Another kind of lava flow that formed the headlands we know and love is called intra-canyon flows. These snaked their way to the coast through riverbeds and around other features, arriving at the coast to build up and up out of deltas of rubbly submarine pillow basalt, which were capped by sheets of dry-land lava flows. Essentially, the lava filled up these giant spaces, over and over again.

They too were eroded by time and water into shapes we now know as Cape Foulweather, Cape Lookout, Yaquina Head and Cape Meares.

Numerous such lava flows (perhaps around 300) erupted from about 12 million years ago to 17 million years ago, according to Seaside resident and geologist Tom Horning. They happened approximately every 100,000 to 200,000 years, creating their own kind of havoc, but in turn laying the groundwork (pun intended) for the beauty we now see.

Meanwhile, millions of years earlier, Cascade Head was its own volcano, said Horning of the large, looming headland just north of Lincoln City. And what about those mini-eruptions that happened just offshore? Horning said they’re often responsible for many of the coast’s most famous landmarks.

“Haystack Rock in Cannon Beach was one of those,” Horning said. “Sea stacks are often from submarine feeders for the re-erupting lavas. They’re all part of plumbing systems.”

Erosion also plays a major part in what you see with the famous structure (which is one of the most photographed sea stacks in the world), along with the oceans rising, falling and the land doing the same.

“The basalt that Haystack Rock is made of is about 15 million years old,” Horning said. “It was an enormous hill of rock until about 3000 years ago, when rising sea levels allowed the surf to wash away all but the strongest lava/basalt. Some 4000 to 5000 feet of the original submarine volcano is missing from it now, having been eroded for more than 12 million years.”

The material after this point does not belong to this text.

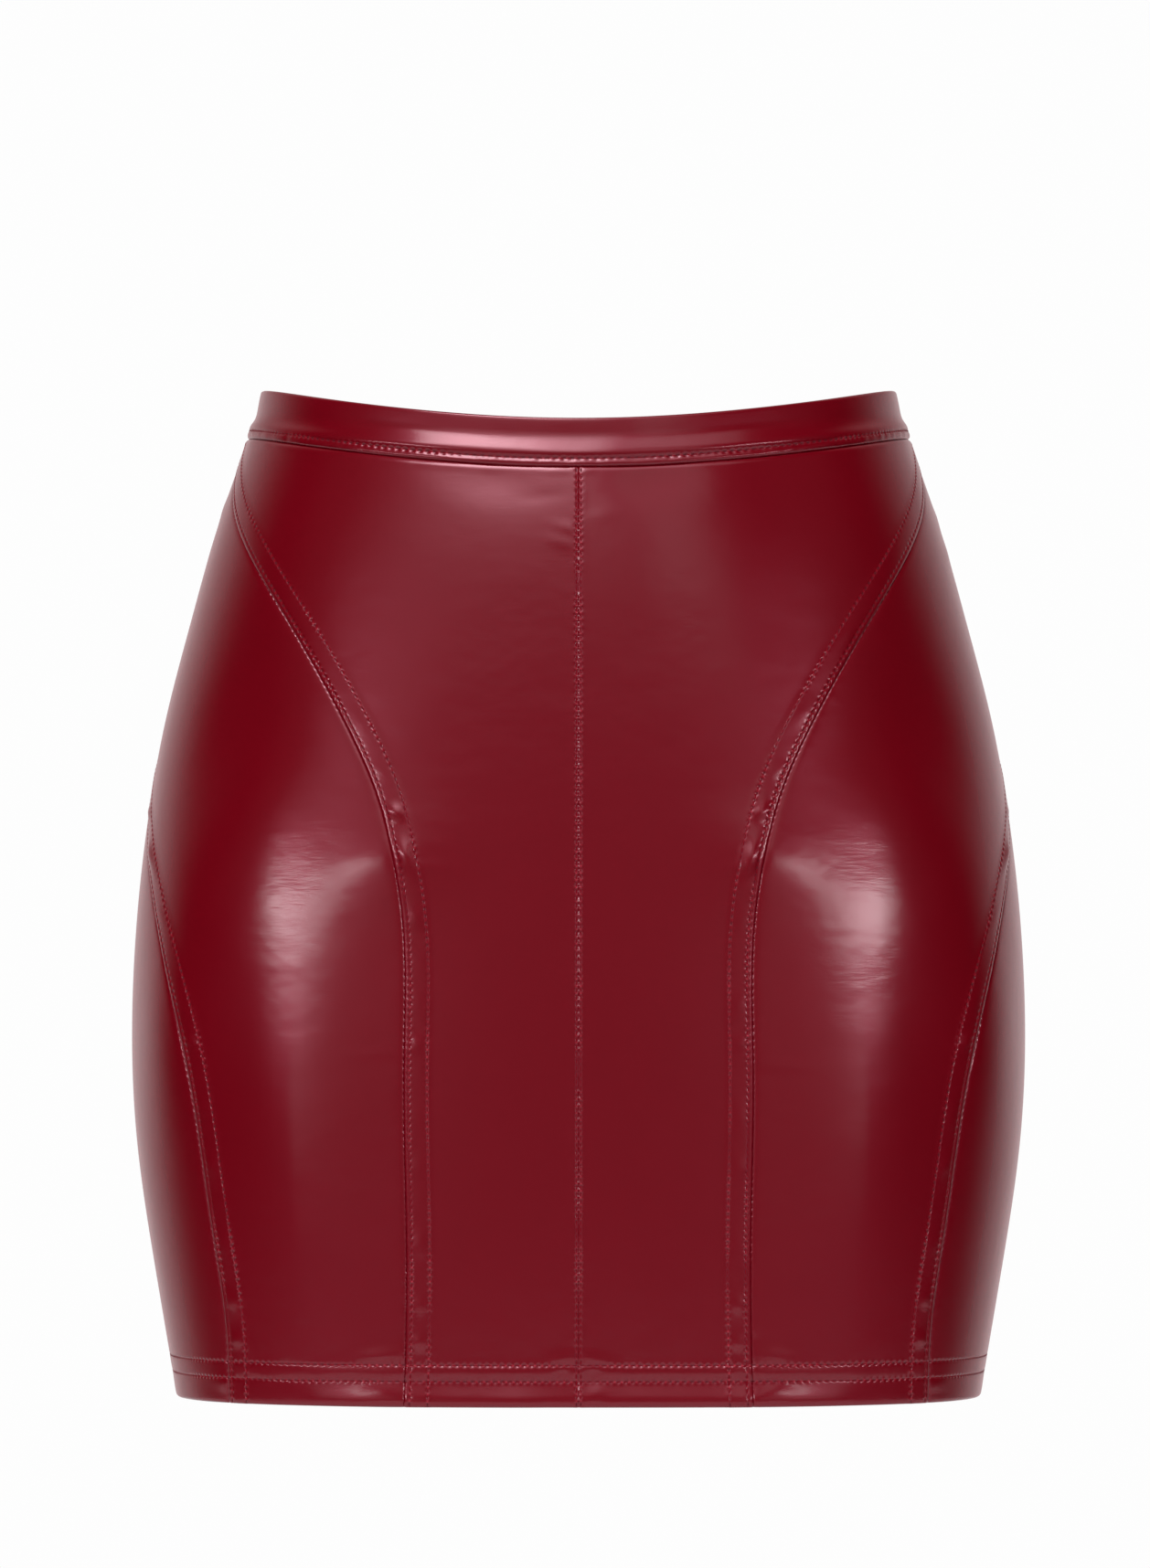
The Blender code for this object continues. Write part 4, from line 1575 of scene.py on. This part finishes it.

All those lava flows from prehistoric Idaho also created the Columbia River Gorge and Silver Falls State Park near Silverton. One of the more incredible sights there are the trees frozen in time in the basalt beneath the waterfalls – essentially petrified remnants of the forests these lava flows laid to waste.

Yet another series of epic disasters hit the Northwest, all the way from Missoula, Montana to the edges of Oregon, some 10,000 years ago or so. Numerous times over a few thousand years, a massive ice damn at Missoula broke loose, causing enormous biblical-style floods to wash all over western Oregon and Washington. These were so strong they scoured out the basalts of the Columbia into a gorge.

If you look closely at the tops of many taller rocks in the Gorge, you'll see numerous lateral lines, looking a little like the remnants of a tide line. That's because they are, in a sense: each line represents a a major flood event.